I tried to solve the problem on codechef problem COINS. And I have write the following code:
#define long long LL
map<LL,LL> data; //map DS to store key:value pair
LL solve(LL n){
if(n<=2)
return n;
if(data[n]==0){
data[n] = max(n,(solve(n/4)+solve(n/3)+solve(n/2)));
}
return data[n];
}
This Link have a very nice discussion on time complexity of this code but I am not able to get any of that. can any one help me out to explain me in detail how can I approch to find the time complexity of this specific problem.
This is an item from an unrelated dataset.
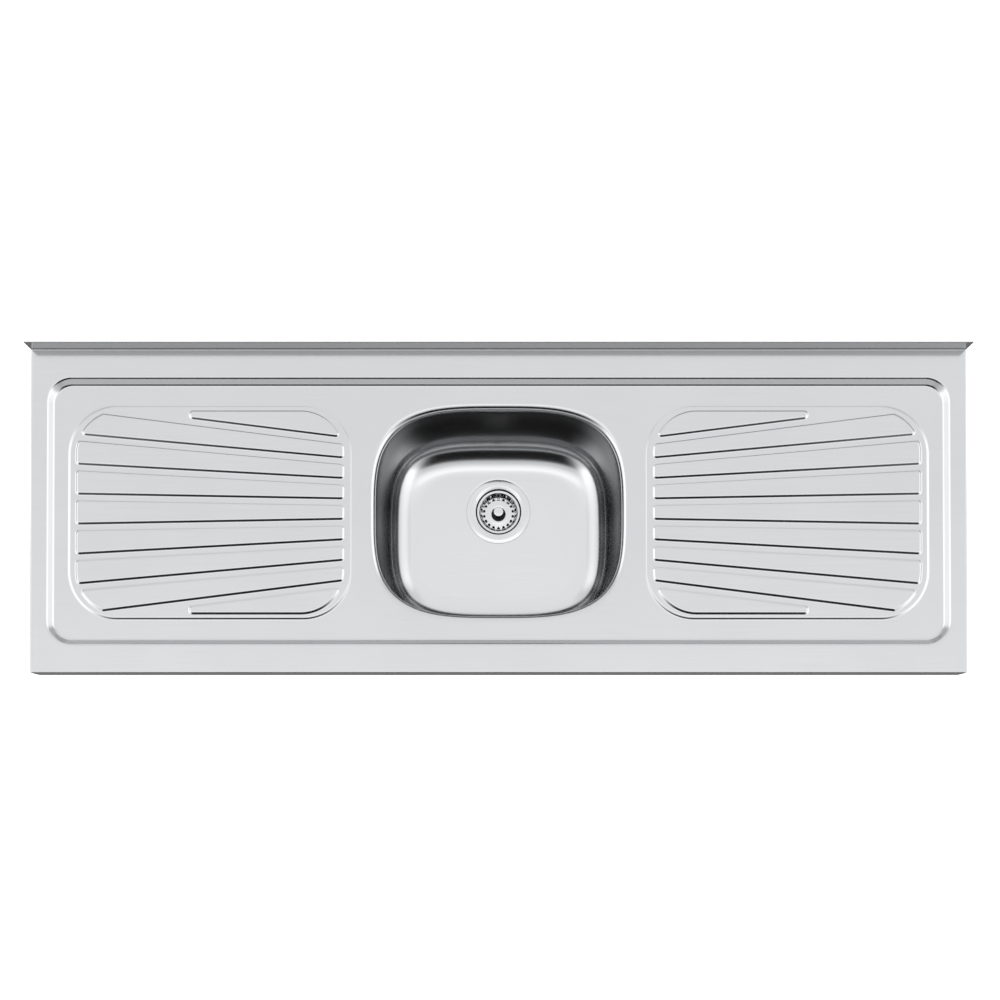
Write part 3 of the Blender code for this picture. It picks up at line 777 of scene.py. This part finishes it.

It's O(log^2(n)) because you are using map to memoize your result so you never call a sub-tree multiple times. So your complexity will be number of calls * log(n) (because the complexity of the map data structure is log(n) per operation). The the number of calls will be at most log(n) because every time you divide n by 2 or 3 or 4 so the number of calls = how many operations needed to make n == 1 which is log(n). I think you can make the complexity O(log(n)) if you use a hash table. I am not sure about this. someone correct me
I believe the complexity is something like $$$O(\log^2(n)\log\log n)$$$. While I can't prove it rigorusly, I have some ideas on how to prove it. Consider $$$n$$$ to be an integer that looks like $$$2^m3^l$$$. In this case the recursion will be called only for integers $$$2^{m_1}3^{l_1}, m_1 \leq m, l_1 \leq l$$$. There are no more than $$$\log^2(n)$$$ of those integers. At each call we will look though the map that contains $$$O(\log^2(n))$$$ elements, whilch results in additional $$$\log\log n$$$ factor.
For any integer $$$a$$$ and positive integers $$$b, c$$$, $$$floor(floor(a/b)/c)=floor(a/bc)$$$, so only the integers of form $$$floor(n/(2^p 3^q))$$$ will be passed onto the argument of the
solvefunction. So your complexity is correct I think.